Open Review is an umbrella term for a variety of methods that intend to open the process of (peer) review, which is the traditional way to assure quality in science. Drafted journal articles or grant applications are examined and commented by scientists from the same domain and can be either discarded, revised or accepted. However, these traditional single-blind or double-blind approaches have been criticized for lengthy and unfair publication processes.

To counteract these shortcomings Open Review emphasize transparency as well as accountability. To achieve these goals multiple methods can be employed:

  • The identities of the author(s) and reviewer(s) are known to each other – Open Identities
  • The reports by the reviewer(s) are published alongside the article – Open Reports
  • The article is openly published and the community can comment on its content or write reports without a formal review invitation – Open Participation

One of the earliest journals to opt for an open review process was the British Medical Journal (BMJ) in 1999. Since then the uptake of open review approaches has been slow with the topic remaining controversially discussed. However, more Open Review platforms and journals have emerged.

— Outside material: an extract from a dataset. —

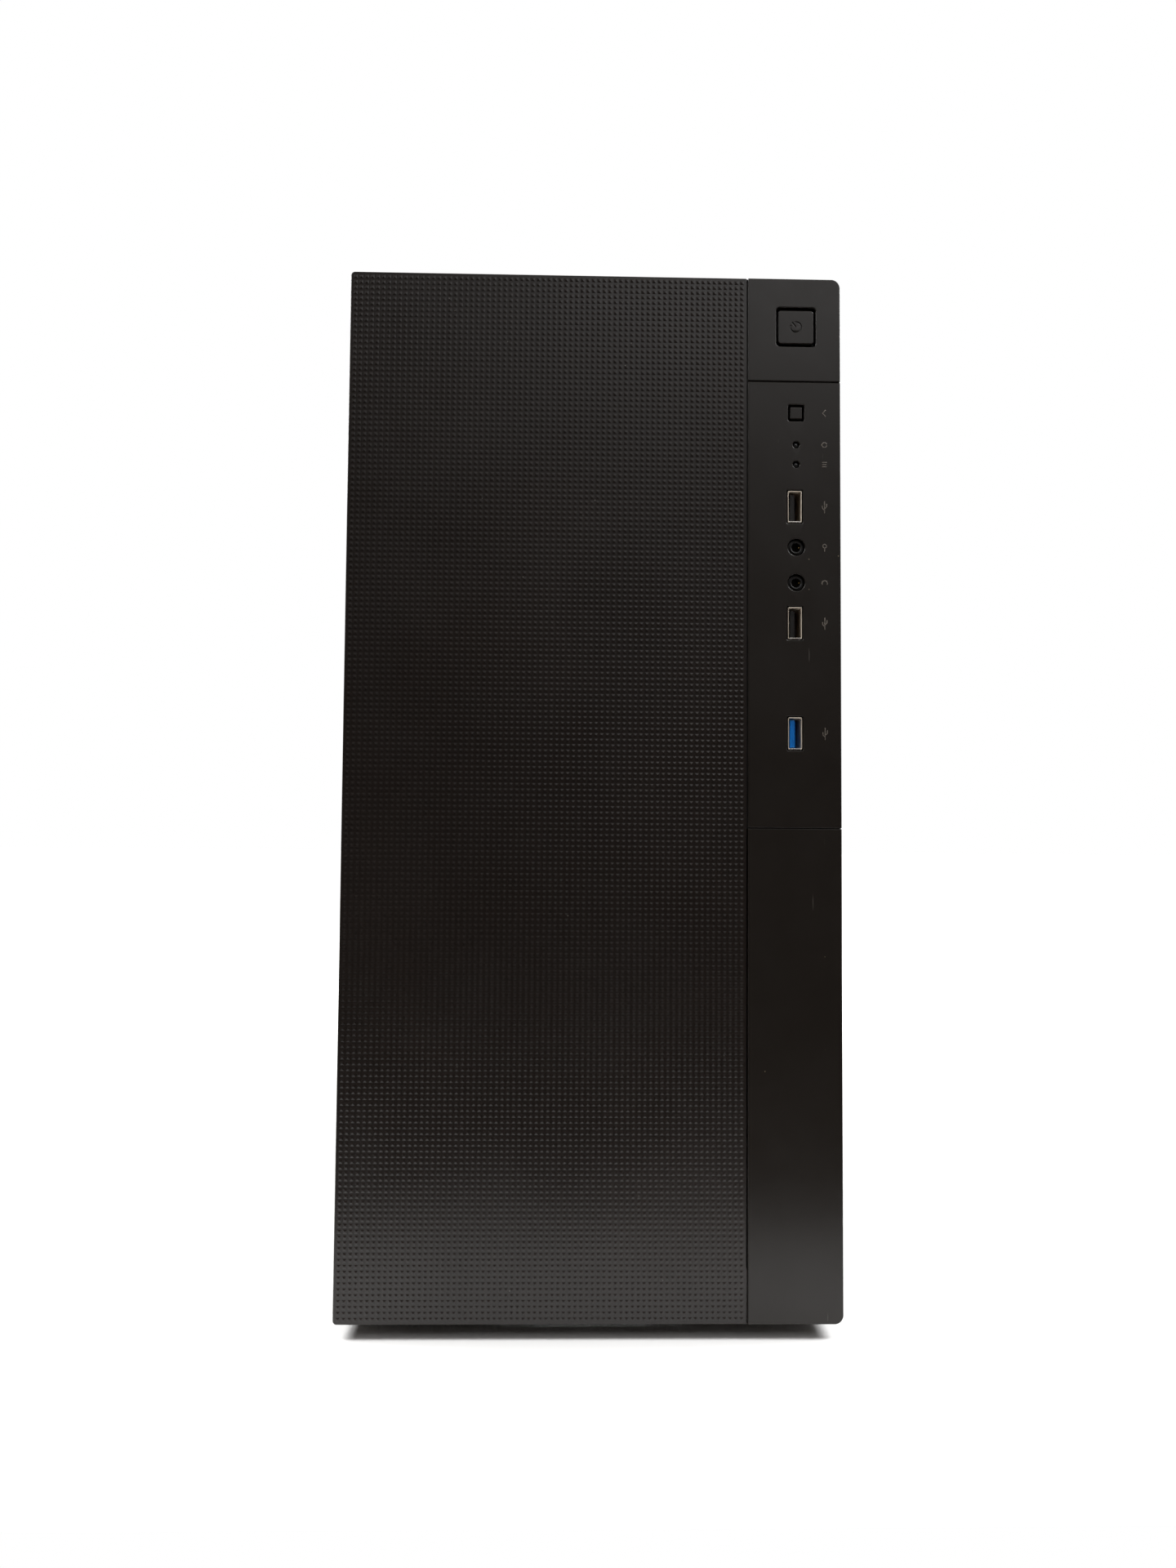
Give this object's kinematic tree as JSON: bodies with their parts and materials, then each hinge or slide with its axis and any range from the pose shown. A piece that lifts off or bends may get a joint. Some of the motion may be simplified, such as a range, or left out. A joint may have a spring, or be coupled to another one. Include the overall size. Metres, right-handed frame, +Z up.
{
  "type": "desktop computer tower",
  "caption": "Black desktop computer tower with a finely textured front, a column of buttons and ports, sliding side panels, and its board, drives, fans and power supply inside.",
  "frame": {"origin": "on the floor, under the middle of the tower's bounding box", "axes": "+Z up; the front faces -Y, so the thumbscrews point to +Y; +X is to the right seen from the front, the side of the port column"},
  "size_m": [0.2, 0.404, 0.426],
  "materials": {
    "textured_plastic": "moulded in a fine grid of small pyramids, black, low sheen",
    "satin_plastic": "satin black moulding with a very fine grain",
    "bezel_plastic": "fine spark grain, black",
    "black_plastic": "black, lightly glossy",
    "clear_plastic": "milky clear light pipe",
    "blue_plastic": "bright blue insulator",
    "grey_plastic": "dark grey insulator",
    "plated_metal": "nickel plate with a warm tone, fine drawn lines",
    "painted_steel": "black powder coat, fine orange peel",
    "zinc_steel": "bright zinc coat with faint rolling lines",
    "foot_rubber": "matt black rubber",
    "circuit_board": "green-black solder mask",
    "aluminium": "machined aluminium",
    "cable_jacket": "black braided sleeve"
  },
  "bodies": {
    "case": {"case_floor": "painted_steel", "case_top": "painted_steel", "case_front": "painted_steel", "rear_panel": "painted_steel", "motherboard_tray": "painted_steel", "drive_cage": "painted_steel", "front_left_foot": "foot_rubber", "front_right_foot": "foot_rubber", "rear_left_foot": "foot_rubber", "rear_right_foot": "foot_rubber", "slot_cover": "zinc_steel", "front_io_board": "circuit_board", "io_bracket": "zinc_steel", "power_switch": "black_plastic", "reset_switch": "black_plastic", "power_led": "clear_plastic", "drive_led": "clear_plastic", "usb_upper_shell": "plated_metal", "usb_upper_tongue": "grey_plastic", "usb_lower_shell": "plated_metal", "usb_lower_tongue": "grey_plastic", "usb_fast_shell": "plated_metal", "usb_fast_tongue": "blue_plastic", "microphone_jack": "black_plastic", "headphone_jack": "black_plastic", "rear_fan_frame": "black_plastic", "front_fan_frame": "black_plastic", "cpu_fan_frame": "black_plastic", "psu_case": "zinc_steel", "psu_fan_guard": "zinc_steel", "psu_inlet": "black_plastic", "motherboard": "circuit_board", "rear_ports": "plated_metal", "io_shield": "zinc_steel", "cpu_heatsink": "aluminium", "memory_module_1": "circuit_board", "memory_module_2": "circuit_board", "hard_drive": "aluminium", "solid_state_drive": "black_plastic", "main_power_cable": "cable_jacket", "front_panel_cable": "cable_jacket", "drive_cable": "cable_jacket"},
    "bezel": {"front_bezel": "bezel_plastic", "textured_panel": "textured_plastic", "power_cover": "satin_plastic", "port_cover": "satin_plastic", "lower_cover": "satin_plastic"},
    "power_button": {"power_button": "satin_plastic"},
    "reset_button": {"reset_button": "satin_plastic"},
    "left_side_panel": {"left_side_panel": "painted_steel"},
    "right_side_panel": {"right_side_panel": "painted_steel"},
    "upper_left_thumbscrew": {"upper_left_thumbscrew": "zinc_steel"},
    "lower_left_thumbscrew": {"lower_left_thumbscrew": "zinc_steel"},
    "upper_right_thumbscrew": {"upper_right_thumbscrew": "zinc_steel"},
    "lower_right_thumbscrew": {"lower_right_thumbscrew": "zinc_steel"},
    "rear_fan_rotor": {"rear_fan_rotor": "black_plastic"},
    "front_fan_rotor": {"front_fan_rotor": "black_plastic"},
    "cpu_fan_rotor": {"cpu_fan_rotor": "black_plastic"},
    "psu_fan_rotor": {"psu_fan_rotor": "black_plastic"},
    "psu_rocker": {"psu_rocker": "black_plastic"}
  },
  "joints": [
    {"name": "bezel_pull", "type": "slide", "parent": "case", "child": "bezel", "axis": [0, -1, 0], "range_m": [0, 0.06]},
    {"name": "power_button_press", "type": "slide", "parent": "bezel", "child": "power_button", "axis": [0, 1, 0], "range_m": [0, 0.0015], "stiffness_N_per_m": 400, "springref_m": -0.002},
    {"name": "reset_button_press", "type": "slide", "parent": "bezel", "child": "reset_button", "axis": [0, 1, 0], "range_m": [0, 0.001], "stiffness_N_per_m": 300, "springref_m": -0.002},
    {"name": "left_side_panel_slide", "type": "slide", "parent": "case", "child": "left_side_panel", "axis": [0, 1, 0], "range_m": [0, 0.365]},
    {"name": "right_side_panel_slide", "type": "slide", "parent": "case", "child": "right_side_panel", "axis": [0, 1, 0], "range_m": [0, 0.365]},
    {"name": "upper_left_thumbscrew_turn", "type": "hinge", "parent": "left_side_panel", "child": "upper_left_thumbscrew", "pos_m": [-0.092, 0.198, 0.373], "axis": [0, 1, 0], "continuous": true},
    {"name": "lower_left_thumbscrew_turn", "type": "hinge", "parent": "left_side_panel", "child": "lower_left_thumbscrew", "pos_m": [-0.092, 0.198, 0.058], "axis": [0, 1, 0], "continuous": true},
    {"name": "upper_right_thumbscrew_turn", "type": "hinge", "parent": "right_side_panel", "child": "upper_right_thumbscrew", "pos_m": [0.092, 0.198, 0.373], "axis": [0, 1, 0], "continuous": true},
    {"name": "lower_right_thumbscrew_turn", "type": "hinge", "parent": "right_side_panel", "child": "lower_right_thumbscrew", "pos_m": [0.092, 0.198, 0.058], "axis": [0, 1, 0], "continuous": true},
    {"name": "rear_fan_spin", "type": "hinge", "parent": "case", "child": "rear_fan_rotor", "pos_m": [-0.032, 0.178, 0.262], "axis": [0, 1, 0], "continuous": true},
    {"name": "front_fan_spin", "type": "hinge", "parent": "case", "child": "front_fan_rotor", "pos_m": [0, -0.154, 0.26], "axis": [0, 1, 0], "continuous": true},
    {"name": "cpu_fan_spin", "type": "hinge", "parent": "case", "child": "cpu_fan_rotor", "pos_m": [0.015, 0.112, 0.262], "axis": [1, 0, 0], "continuous": true},
    {"name": "psu_fan_spin", "type": "hinge", "parent": "case", "child": "psu_fan_rotor", "pos_m": [0.003, 0.1147, 0.35], "axis": [0, 0, 1], "continuous": true},
    {"name": "psu_switch_rock", "type": "hinge", "parent": "case", "child": "psu_rocker", "pos_m": [0.06, 0.1912, 0.361], "axis": [1, 0, 0], "range_deg": [-16, 0]}
  ]
}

Within the MPG some Open Review platforms and overlay journals are supported to give researches the opportunity to make use of this Open Science facet.

  • Peer Review
    • eLife – an independent nonprofit committed to improving the way research is reviewed and communicated
    • Atmospheric Chemistry and Physics (ACP) – a not-for-profit international scientific journal dedicated to the publication and public discussion of studies investigating Earth’s atmosphere and the underlying chemical and physical processes.
    • Peer Community In – a non-profit organization of researchers offering peer review, recommendation and publication of scientific articles in open access for free.